Provided records:
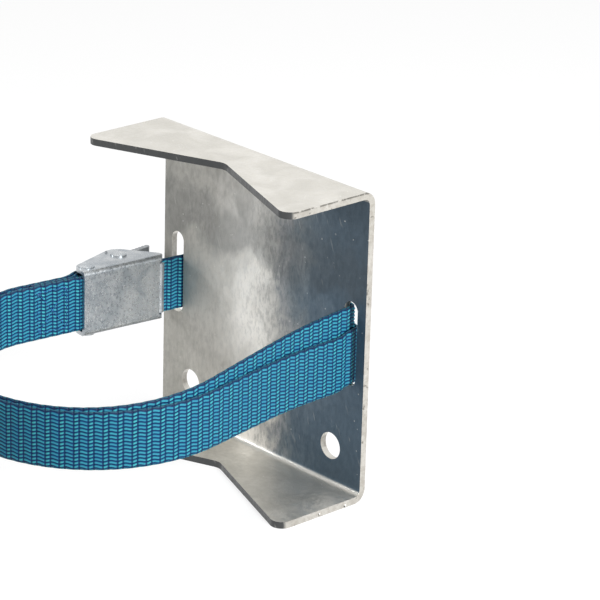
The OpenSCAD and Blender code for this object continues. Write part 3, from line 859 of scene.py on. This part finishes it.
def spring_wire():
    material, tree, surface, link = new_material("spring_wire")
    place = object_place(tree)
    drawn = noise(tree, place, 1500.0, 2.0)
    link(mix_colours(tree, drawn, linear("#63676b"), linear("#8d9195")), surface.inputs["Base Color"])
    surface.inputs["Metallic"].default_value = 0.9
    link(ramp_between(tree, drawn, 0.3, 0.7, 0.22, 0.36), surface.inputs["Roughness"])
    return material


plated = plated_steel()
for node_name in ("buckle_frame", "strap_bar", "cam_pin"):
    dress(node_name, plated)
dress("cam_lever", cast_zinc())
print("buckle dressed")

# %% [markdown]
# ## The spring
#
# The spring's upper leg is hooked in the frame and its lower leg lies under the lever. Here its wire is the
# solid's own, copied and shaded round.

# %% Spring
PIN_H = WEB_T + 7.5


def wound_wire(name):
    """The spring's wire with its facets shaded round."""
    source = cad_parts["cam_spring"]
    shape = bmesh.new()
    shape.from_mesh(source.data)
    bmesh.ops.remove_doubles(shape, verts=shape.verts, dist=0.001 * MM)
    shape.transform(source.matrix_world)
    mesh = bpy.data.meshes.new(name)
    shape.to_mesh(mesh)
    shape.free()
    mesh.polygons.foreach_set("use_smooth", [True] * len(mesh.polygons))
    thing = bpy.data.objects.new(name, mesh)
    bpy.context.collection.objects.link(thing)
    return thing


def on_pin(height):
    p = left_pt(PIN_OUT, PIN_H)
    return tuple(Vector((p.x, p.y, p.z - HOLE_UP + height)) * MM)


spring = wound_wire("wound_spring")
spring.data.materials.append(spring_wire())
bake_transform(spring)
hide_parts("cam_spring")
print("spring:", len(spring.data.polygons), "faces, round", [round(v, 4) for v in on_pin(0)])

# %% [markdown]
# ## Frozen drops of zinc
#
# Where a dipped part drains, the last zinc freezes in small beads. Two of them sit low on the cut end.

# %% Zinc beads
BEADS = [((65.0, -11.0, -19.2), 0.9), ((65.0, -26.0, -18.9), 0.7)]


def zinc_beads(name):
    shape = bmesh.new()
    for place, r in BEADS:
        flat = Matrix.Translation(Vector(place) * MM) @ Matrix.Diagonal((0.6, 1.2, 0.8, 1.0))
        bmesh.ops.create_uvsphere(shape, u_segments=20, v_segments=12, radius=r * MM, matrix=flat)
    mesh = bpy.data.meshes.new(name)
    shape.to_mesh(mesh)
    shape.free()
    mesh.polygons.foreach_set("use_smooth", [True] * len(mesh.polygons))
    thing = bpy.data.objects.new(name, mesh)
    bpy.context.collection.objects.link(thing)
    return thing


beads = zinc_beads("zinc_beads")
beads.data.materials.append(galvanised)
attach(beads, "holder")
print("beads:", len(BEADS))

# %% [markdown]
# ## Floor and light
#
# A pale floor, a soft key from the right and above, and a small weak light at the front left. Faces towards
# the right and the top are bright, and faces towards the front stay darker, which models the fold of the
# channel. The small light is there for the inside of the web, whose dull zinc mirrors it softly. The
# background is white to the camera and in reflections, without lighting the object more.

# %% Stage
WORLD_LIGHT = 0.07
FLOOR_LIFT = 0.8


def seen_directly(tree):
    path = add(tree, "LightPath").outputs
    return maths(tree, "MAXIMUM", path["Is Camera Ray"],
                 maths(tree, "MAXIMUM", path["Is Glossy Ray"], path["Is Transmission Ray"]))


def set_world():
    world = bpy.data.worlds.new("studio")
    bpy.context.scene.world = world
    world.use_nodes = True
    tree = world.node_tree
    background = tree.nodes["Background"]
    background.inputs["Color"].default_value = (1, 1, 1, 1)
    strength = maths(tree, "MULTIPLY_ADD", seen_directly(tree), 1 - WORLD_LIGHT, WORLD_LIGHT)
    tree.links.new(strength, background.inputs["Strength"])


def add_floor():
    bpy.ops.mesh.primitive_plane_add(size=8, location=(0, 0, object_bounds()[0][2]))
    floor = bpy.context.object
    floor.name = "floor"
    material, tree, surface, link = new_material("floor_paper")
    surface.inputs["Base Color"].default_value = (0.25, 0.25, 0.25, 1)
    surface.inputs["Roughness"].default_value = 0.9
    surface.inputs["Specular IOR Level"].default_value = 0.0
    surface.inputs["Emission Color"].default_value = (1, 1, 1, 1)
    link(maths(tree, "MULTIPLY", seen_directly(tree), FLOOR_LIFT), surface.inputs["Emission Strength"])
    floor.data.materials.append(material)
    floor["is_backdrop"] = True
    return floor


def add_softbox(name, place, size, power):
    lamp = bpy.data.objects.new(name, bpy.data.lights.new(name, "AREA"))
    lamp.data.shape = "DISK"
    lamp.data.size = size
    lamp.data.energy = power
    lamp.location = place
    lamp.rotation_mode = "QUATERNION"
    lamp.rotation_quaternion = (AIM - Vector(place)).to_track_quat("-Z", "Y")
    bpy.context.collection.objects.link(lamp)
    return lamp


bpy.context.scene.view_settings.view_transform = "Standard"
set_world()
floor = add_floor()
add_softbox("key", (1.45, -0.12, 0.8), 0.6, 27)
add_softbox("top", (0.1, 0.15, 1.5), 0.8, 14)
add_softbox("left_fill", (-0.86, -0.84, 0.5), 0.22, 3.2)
...
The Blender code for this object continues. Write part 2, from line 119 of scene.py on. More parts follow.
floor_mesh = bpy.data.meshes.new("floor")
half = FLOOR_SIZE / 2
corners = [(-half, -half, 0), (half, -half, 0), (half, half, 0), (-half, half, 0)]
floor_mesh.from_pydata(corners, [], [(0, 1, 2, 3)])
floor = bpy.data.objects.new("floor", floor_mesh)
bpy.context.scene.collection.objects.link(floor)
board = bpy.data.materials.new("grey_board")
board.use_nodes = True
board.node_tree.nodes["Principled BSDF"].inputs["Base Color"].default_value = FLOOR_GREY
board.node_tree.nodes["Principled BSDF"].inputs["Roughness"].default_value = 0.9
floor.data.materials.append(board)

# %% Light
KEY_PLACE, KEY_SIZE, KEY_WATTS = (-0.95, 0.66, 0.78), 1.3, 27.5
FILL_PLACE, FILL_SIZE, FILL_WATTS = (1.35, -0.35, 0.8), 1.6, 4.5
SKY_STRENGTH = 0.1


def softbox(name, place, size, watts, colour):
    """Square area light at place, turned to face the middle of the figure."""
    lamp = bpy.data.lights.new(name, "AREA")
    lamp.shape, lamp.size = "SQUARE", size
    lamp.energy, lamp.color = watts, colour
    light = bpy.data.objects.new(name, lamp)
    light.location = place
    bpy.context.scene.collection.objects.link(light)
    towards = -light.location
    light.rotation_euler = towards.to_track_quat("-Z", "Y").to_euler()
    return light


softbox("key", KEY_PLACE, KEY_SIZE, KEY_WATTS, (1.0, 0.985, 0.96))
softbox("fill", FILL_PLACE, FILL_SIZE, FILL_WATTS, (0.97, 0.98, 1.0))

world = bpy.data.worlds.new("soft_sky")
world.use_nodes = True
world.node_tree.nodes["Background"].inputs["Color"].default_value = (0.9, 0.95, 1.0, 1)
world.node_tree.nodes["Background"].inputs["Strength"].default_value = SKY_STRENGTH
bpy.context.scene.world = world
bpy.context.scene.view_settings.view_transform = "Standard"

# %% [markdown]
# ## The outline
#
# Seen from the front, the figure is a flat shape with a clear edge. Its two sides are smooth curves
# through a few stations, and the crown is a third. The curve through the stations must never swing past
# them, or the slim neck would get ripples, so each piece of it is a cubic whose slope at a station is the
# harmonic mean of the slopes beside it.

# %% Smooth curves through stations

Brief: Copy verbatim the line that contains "The OpenSCAD and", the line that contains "spring's wire with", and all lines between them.

Finished answer:
The OpenSCAD and Blender code for this object continues. Write part 3, from line 859 of scene.py on. This part finishes it.
def spring_wire():
    material, tree, surface, link = new_material("spring_wire")
    place = object_place(tree)
    drawn = noise(tree, place, 1500.0, 2.0)
    link(mix_colours(tree, drawn, linear("#63676b"), linear("#8d9195")), surface.inputs["Base Color"])
    surface.inputs["Metallic"].default_value = 0.9
    link(ramp_between(tree, drawn, 0.3, 0.7, 0.22, 0.36), surface.inputs["Roughness"])
    return material


plated = plated_steel()
for node_name in ("buckle_frame", "strap_bar", "cam_pin"):
    dress(node_name, plated)
dress("cam_lever", cast_zinc())
print("buckle dressed")

# %% [markdown]
# ## The spring
#
# The spring's upper leg is hooked in the frame and its lower leg lies under the lever. Here its wire is the
# solid's own, copied and shaded round.

# %% Spring
PIN_H = WEB_T + 7.5


def wound_wire(name):
    """The spring's wire with its facets shaded round."""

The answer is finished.